One of the things this points me toward is the importance of fostering intergenerational relationships within church communities. I don't think this is something you can simply program. It happens when people are intentional about walking with other believers, including those who aren't their peers. It requires people who are willing to be encouragers and mentors, and those who are willing to receive from those who want to walk with them.


When these kinds of relationships and an eagerness to teach and learn are present in a church I think it gains a much greater ability to speak about the Good News and embody the Good News to those outside the church.


This post isn't leading to me proposing a specific model for how we can teach and be examples to each other.
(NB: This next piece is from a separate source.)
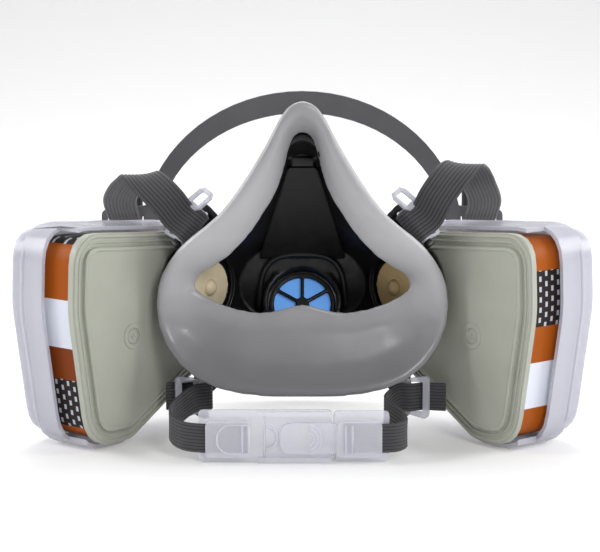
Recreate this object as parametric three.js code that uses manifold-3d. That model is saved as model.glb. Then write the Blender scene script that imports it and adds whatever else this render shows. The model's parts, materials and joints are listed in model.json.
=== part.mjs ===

This kind of community-building tends to defy a five-point plan. But I do encourage anyone who is trying to engage with this Mission Edge process to exercise their imagination. What do you imagine as the kind of church community where these things happen - where you are able to learn from good teachers, perhaps teach those who might benefit from your experience, and have opportunities to develop deep and life-giving relationships with a diverse group of fellow believers? What does that look like for you? What does Faith Baptist do that helps you have some of this? What could our church do to encourage more of this?


It's my sense that there isn't a yearning among many people for more formal programming where a leader simply tells people things about the Bible. I suspect that being able to engage in useful service together, honestly discuss and consider the big questions of life and faith together, and benefit from sharing the ups and downs of life with people invested in our well-being and future is a more compelling thing to offer. As we get closer to our visioning day and setting some goals and plans for the future let's imagine how we can teach and learn together as a church so that we truly can be fluent in the Good News and embody it to others.